--- begin ---
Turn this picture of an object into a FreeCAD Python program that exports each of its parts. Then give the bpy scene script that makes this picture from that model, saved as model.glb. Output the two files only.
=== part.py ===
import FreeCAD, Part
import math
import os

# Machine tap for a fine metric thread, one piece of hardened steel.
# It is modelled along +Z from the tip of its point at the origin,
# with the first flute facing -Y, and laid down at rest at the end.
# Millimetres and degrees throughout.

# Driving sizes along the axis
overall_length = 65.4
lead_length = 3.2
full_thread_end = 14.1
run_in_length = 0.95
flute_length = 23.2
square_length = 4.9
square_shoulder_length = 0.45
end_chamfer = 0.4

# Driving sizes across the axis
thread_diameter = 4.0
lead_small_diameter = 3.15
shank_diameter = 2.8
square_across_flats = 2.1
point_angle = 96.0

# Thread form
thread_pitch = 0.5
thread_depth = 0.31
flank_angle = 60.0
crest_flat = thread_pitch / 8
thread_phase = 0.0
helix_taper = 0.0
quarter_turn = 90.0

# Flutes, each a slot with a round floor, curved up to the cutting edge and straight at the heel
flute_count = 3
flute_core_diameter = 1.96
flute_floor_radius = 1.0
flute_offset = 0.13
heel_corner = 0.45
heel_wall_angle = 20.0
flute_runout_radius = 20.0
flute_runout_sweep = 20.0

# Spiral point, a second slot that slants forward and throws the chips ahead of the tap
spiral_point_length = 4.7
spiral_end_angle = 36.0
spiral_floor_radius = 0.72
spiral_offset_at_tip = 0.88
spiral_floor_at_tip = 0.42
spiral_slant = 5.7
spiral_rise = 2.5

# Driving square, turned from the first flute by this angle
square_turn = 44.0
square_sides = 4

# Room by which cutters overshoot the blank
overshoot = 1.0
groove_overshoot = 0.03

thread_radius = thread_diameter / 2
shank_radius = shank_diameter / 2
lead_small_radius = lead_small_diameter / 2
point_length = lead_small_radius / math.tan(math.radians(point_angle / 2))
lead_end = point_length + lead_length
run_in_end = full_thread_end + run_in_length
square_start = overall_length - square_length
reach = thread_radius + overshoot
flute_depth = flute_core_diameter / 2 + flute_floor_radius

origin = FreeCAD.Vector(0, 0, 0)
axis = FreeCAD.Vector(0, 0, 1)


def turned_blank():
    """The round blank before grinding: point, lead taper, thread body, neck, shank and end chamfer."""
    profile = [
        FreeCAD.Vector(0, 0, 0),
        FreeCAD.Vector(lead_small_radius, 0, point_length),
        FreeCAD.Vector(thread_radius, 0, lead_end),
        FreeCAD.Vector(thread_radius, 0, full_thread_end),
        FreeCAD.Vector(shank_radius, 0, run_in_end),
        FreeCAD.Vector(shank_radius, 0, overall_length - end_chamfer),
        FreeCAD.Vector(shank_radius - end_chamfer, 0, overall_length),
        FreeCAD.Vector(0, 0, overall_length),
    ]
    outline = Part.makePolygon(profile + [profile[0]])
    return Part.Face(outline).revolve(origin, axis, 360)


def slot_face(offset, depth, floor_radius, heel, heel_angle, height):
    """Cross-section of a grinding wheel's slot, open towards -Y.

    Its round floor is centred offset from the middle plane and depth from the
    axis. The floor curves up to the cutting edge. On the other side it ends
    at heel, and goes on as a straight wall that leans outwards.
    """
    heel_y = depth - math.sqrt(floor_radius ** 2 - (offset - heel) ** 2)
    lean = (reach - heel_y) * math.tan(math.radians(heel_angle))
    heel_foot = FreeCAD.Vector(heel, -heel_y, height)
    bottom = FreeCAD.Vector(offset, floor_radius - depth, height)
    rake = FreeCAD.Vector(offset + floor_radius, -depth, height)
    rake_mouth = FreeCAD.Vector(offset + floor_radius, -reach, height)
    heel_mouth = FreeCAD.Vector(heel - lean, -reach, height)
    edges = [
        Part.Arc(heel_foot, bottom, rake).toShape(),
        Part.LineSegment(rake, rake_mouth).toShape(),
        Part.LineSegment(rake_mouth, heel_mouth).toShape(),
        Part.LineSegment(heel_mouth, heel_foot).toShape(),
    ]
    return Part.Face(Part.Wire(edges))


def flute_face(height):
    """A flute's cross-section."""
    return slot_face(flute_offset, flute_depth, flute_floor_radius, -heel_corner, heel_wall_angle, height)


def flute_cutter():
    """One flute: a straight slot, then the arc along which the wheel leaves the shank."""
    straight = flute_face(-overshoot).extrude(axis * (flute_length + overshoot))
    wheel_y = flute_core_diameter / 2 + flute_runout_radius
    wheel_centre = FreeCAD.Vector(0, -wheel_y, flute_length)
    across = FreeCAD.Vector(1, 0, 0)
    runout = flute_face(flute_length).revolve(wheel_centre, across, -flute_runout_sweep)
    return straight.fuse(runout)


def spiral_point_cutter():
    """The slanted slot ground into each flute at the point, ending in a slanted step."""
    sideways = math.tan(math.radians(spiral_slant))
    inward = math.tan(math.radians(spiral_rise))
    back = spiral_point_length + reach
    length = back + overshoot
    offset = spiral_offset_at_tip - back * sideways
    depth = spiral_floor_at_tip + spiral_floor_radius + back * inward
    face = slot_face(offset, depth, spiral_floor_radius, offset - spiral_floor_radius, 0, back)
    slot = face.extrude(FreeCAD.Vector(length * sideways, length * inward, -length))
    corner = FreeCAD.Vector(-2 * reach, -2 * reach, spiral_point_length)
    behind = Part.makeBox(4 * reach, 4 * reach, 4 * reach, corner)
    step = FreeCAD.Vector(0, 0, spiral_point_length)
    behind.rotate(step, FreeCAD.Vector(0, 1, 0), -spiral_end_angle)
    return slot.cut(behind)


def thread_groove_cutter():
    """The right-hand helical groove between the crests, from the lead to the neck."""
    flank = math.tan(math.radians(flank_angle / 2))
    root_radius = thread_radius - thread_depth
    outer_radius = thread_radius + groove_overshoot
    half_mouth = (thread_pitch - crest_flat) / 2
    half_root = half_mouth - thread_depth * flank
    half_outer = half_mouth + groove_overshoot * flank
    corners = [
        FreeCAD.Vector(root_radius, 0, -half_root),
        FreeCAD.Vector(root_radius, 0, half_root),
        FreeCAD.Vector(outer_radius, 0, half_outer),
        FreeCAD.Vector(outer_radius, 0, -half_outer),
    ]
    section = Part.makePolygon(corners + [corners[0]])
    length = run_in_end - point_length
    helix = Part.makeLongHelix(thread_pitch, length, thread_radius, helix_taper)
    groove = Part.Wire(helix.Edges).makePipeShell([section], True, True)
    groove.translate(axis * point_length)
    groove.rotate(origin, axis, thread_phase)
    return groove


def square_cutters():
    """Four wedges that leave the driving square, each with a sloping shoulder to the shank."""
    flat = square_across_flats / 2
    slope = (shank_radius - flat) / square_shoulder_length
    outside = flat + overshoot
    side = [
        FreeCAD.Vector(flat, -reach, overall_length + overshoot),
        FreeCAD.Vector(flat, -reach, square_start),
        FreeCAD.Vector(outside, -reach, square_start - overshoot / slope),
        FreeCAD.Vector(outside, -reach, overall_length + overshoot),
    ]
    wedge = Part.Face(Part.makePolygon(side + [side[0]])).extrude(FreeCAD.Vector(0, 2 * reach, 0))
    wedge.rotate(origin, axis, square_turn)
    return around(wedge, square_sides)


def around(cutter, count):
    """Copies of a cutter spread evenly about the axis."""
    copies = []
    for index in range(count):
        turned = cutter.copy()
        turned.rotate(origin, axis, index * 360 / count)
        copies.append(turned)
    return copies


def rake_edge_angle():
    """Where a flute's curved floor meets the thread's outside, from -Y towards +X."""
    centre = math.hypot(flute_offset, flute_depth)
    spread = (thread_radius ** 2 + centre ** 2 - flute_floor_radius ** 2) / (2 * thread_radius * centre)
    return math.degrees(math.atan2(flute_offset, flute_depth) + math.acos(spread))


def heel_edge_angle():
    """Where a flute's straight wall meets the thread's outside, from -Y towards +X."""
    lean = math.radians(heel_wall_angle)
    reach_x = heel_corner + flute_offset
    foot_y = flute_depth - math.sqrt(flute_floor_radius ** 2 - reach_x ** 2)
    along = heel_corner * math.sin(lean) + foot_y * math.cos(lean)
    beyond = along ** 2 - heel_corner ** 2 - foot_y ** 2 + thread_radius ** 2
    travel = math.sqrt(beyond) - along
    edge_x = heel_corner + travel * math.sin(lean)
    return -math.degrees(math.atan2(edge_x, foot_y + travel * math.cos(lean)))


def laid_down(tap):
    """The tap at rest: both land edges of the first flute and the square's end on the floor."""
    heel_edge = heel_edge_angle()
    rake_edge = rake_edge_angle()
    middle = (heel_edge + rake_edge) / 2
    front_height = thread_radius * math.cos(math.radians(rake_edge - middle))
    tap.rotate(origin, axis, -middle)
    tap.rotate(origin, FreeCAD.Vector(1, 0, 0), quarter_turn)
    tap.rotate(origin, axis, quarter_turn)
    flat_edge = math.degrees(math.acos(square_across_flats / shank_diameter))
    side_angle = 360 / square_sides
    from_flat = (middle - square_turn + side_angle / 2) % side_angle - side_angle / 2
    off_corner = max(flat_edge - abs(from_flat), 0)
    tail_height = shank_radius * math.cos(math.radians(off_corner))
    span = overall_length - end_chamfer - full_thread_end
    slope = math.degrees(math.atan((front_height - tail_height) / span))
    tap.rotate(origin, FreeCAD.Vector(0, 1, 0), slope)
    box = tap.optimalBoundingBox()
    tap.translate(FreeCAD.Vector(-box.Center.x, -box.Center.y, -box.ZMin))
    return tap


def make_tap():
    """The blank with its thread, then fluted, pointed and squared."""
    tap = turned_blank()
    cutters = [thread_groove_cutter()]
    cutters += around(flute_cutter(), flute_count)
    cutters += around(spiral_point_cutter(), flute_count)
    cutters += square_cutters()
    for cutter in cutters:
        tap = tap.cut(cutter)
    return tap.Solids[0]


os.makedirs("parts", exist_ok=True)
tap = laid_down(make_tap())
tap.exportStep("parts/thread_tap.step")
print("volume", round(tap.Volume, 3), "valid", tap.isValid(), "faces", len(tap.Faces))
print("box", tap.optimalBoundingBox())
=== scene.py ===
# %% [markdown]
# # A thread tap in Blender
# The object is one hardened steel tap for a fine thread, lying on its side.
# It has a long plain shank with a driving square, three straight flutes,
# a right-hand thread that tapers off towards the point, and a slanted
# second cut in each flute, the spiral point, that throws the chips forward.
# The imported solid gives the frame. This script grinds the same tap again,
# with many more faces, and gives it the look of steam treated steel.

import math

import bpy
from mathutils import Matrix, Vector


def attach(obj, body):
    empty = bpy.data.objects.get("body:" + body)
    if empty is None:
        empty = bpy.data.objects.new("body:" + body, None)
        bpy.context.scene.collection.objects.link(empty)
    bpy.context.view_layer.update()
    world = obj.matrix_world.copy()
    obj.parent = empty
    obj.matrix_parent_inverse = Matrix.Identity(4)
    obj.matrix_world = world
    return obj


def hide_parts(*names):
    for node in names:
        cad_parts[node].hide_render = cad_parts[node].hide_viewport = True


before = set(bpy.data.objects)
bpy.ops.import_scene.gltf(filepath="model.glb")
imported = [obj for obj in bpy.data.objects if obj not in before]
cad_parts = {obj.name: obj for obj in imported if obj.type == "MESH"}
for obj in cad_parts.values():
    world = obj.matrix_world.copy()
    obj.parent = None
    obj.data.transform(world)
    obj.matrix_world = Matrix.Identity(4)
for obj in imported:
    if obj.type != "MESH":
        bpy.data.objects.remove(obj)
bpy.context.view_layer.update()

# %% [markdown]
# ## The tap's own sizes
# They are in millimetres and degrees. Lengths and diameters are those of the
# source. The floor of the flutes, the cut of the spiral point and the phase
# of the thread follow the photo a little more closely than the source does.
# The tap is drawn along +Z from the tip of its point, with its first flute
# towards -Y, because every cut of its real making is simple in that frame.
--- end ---
## Short exercise
Retype, in the same exact form, the lines of the material above from the line holding "tap = laid_down(make_tap())" through the line holding "if empty is".

## Result for this task
tap = laid_down(make_tap())
tap.exportStep("parts/thread_tap.step")
print("volume", round(tap.Volume, 3), "valid", tap.isValid(), "faces", len(tap.Faces))
print("box", tap.optimalBoundingBox())
=== scene.py ===
# %% [markdown]
# # A thread tap in Blender
# The object is one hardened steel tap for a fine thread, lying on its side.
# It has a long plain shank with a driving square, three straight flutes,
# a right-hand thread that tapers off towards the point, and a slanted
# second cut in each flute, the spiral point, that throws the chips forward.
# The imported solid gives the frame. This script grinds the same tap again,
# with many more faces, and gives it the look of steam treated steel.

import math

import bpy
from mathutils import Matrix, Vector


def attach(obj, body):
    empty = bpy.data.objects.get("body:" + body)
    if empty is None:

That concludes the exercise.